Method Using in vitro poplar ‘84K’ as materials, the expression of PaHK3a gene in different organs, under plant hormone treatments (10 mmol/L ABA, 10 mmol/L 6-BA, 10 mmol/L IBA, 10 mmol/L GA3 and 10 mmol/L SA) and various abiotic stress conditions (42 ℃, 0 ℃, 200 mmol/L NaCl, and 5% PEG6000), was analyzed by qRT-PCR. Meanwhile, the expression of PaHK3a in leaves of green house grown poplar ‘84K’ plants under drought (6, 8, 10 d) and salt stress (2, 4, 6 d) was also detected, and the MDA contents, SOD and POD activities were measured, and the correlation between expression of PaHK3a gene and physiological indicators was analyzed to determine the function of PaHK3a preliminarily.
Result The expression of PaHK3a gene was highest in leaves, medium in roots and lowest in stems.
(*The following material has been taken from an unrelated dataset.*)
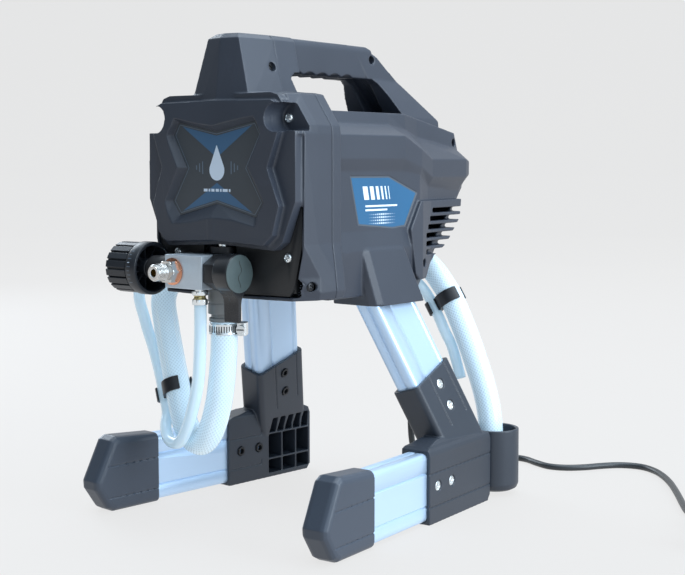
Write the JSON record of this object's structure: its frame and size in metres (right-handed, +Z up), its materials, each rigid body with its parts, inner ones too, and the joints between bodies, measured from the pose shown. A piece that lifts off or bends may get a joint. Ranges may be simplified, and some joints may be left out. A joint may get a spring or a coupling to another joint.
{
  "type": "airless paint sprayer",
  "caption": "Electric airless paint sprayer on two aluminium legs with long feet: piston pump, pressure knob, prime lever, carrying handle, suction hose to a cup, return tube and mains lead.",
  "frame": {"origin": "centre of the box round the sprayer without its hoses and lead, on the floor that the feet stand on", "axes": "+Z up; the pump and outlet face -Y; +X is the side of the prime lever and the suction cup"},
  "size_m": [0.5145, 0.4594, 0.4],
  "materials": {
    "aluminium": "satin anodised",
    "black_plastic": "moulded",
    "black_rubber": "smooth sheath",
    "black_steel": "black oxide",
    "blue_label": "printed film panel",
    "carbon": "pressed carbon",
    "cast_metal": "die cast",
    "charcoal_plastic": "moulded, fine-textured satin",
    "chrome": "hard chromed",
    "circuit_board": "board with moulded components",
    "clear_hose": "clear soft plastic with braid",
    "copper": "flat copper ring",
    "grey_plastic": "moulded",
    "magnet": "ferrite",
    "motor_steel": "deep-drawn can",
    "red_plastic": "moulded",
    "steel": "zinc plated",
    "winding": "laminated core with copper winding"
  },
  "bodies": {
    "frame": {"front_cover": "charcoal_plastic", "star_badge": "blue_label", "rear_housing_right": "charcoal_plastic", "rear_housing_left": "charcoal_plastic", "side_panel_right": "blue_label", "side_panel_left": "blue_label", "pump_plate": "black_plastic", "gearbox_case": "cast_metal", "motor_can": "motor_steel", "motor_magnets": "magnet", "motor_end_bell": "black_plastic", "carbon_brushes": "carbon", "shaft_bearings": "steel", "control_board": "circuit_board", "pump_block": "aluminium", "packing_nut": "black_steel", "outlet_fitting": "steel", "outlet_washer": "copper", "outlet_seat": "steel", "prime_valve_body": "black_steel", "pressure_sensor": "black_steel", "inlet_fitting": "steel", "inlet_seat": "steel", "hose_clamp": "steel", "return_fitting": "chrome", "leg_tube_right": "aluminium", "leg_tube_left": "aluminium", "foot_tube_right": "aluminium", "foot_tube_left": "aluminium", "elbow_right": "black_plastic", "elbow_left": "black_plastic", "foot_cap_right": "black_plastic", "foot_cap_left": "black_plastic", "hose_cup": "black_plastic", "leg_bolts": "steel", "leg_nuts": "steel", "housing_screws": "black_steel", "cover_screws": "steel", "pump_bolts": "steel", "hose_clips": "black_plastic", "suction_hose": "clear_hose", "return_tube": "clear_hose", "lead_gland": "black_rubber", "mains_lead": "black_rubber", "lead_coil": "black_rubber", "mains_plug": "black_rubber", "switch_bezel": "black_plastic"},
    "rotor": {"motor_shaft": "steel", "armature": "winding", "cooling_fan": "black_plastic"},
    "idler": {"idler_gear": "steel"},
    "crank": {"crank_gear": "steel"},
    "piston": {"piston_rod": "chrome", "crank_yoke": "aluminium"},
    "knob": {"pressure_knob": "black_plastic"},
    "lever": {"prime_lever": "black_plastic", "lever_cap": "grey_plastic"},
    "rocker": {"switch_rocker": "red_plastic"},
    "inlet_valve": {"inlet_ball": "steel"},
    "outlet_valve": {"outlet_ball": "steel"}
  },
  "joints": [
    {"name": "motor_spin", "type": "hinge", "parent": "frame", "child": "rotor", "pos_m": [0, -0.03, 0.30001], "axis": [0, 1, 0], "continuous": true},
    {"name": "idler_spin", "type": "hinge", "parent": "frame", "child": "idler", "pos_m": [-0.03481, -0.08, 0.29084], "axis": [0, 1, 0], "continuous": true},
    {"name": "crank_spin", "type": "hinge", "parent": "frame", "child": "crank", "pos_m": [-0.006, -0.085, 0.264], "axis": [0, 1, 0], "continuous": true},
    {"name": "piston_stroke", "type": "slide", "parent": "frame", "child": "piston", "axis": [0, 0, 1], "range_m": [0, 0.016]},
    {"name": "pressure_turn", "type": "hinge", "parent": "frame", "child": "knob", "pos_m": [-0.085, -0.122, 0.21121], "axis": [-1, 0, 0], "range_deg": [0, 270]},
    {"name": "prime_turn", "type": "hinge", "parent": "frame", "child": "lever", "pos_m": [0.022, -0.122, 0.21121], "axis": [-1, 0, 0], "range_deg": [0, 90]},
    {"name": "switch_rock", "type": "hinge", "parent": "frame", "child": "rocker", "pos_m": [0, 0.1515, 0.29501], "axis": [-1, 0, 0], "range_deg": [0, 18]},
    {"name": "inlet_ball_lift", "type": "slide", "parent": "frame", "child": "inlet_valve", "axis": [0, 0, 1], "range_m": [0, 0.0015]},
    {"name": "outlet_ball_lift", "type": "slide", "parent": "frame", "child": "outlet_valve", "axis": [0, -1, 0], "range_m": [0, 0.0015], "stiffness_N_per_m": 20}
  ],
  "couplings": [
    {"joint": "idler_spin", "follows": "motor_spin", "ratio": -0.24138},
    {"joint": "crank_spin", "follows": "motor_spin", "ratio": 0.075431}
  ]
}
The qRT-PCR results showed that the transcriptional levels of PaHK3a gene were about 2.63, 1.49, 1.54, 1.58 times of control, respectively under 42 ℃, 0 ℃, 200 mmol/L NaCl, and 5% PEG treatments. Under IBA treatment, the transcripts of PaHK3a were not significantly different from control. The expression of PaHK3a was down-regulated under the treatments of 6-BA, ABA, GA3 and SA, respectively. At different stress times of drought and salt treatment, the PaHK3a gene in leaves of greenhouse grown ‘84K’ plants increased significantly, with the style of increased first and then decreased; and the MDA content in leaves also had the similar style. SOD and POD activity were measured in drought and high salt, MDA content increased first and then decreased; SOD activity in leaves increased constantly during drought and salt stresses, and POD activity first increased and then decreased under drought stress, while increased constantly during salt stress. The correlation analysis between physiological indexes and PaHK3a gene expression found that under drought and salt stress, the expression of PaHK3a gene was positively correlated with MDA content, SOD activity and POD activity in leaves.
Conclusion The PaHK3a was expressed in roots, stems and leaves of poplar ‘84K’, with highest expression in leaves. The expression of PaHK3a was down-regulated by exogenous cytokinin (6-BA, GA3) and stress related plant hormones (ABA, SA), and up-regulated by temperature, salt and drought stresses. During the process of drought and salt stresses, the expression of PaHK3a increased significantly, with the increase of MDA content, SOD activity and POD activity, and it was positively correlated with MDA content, SOD activity and POD activity in leaves. Our results indicate that PaHK3a is involved in the response of poplar to plant hormones and plays an important role in poplar response to abiotic stresses.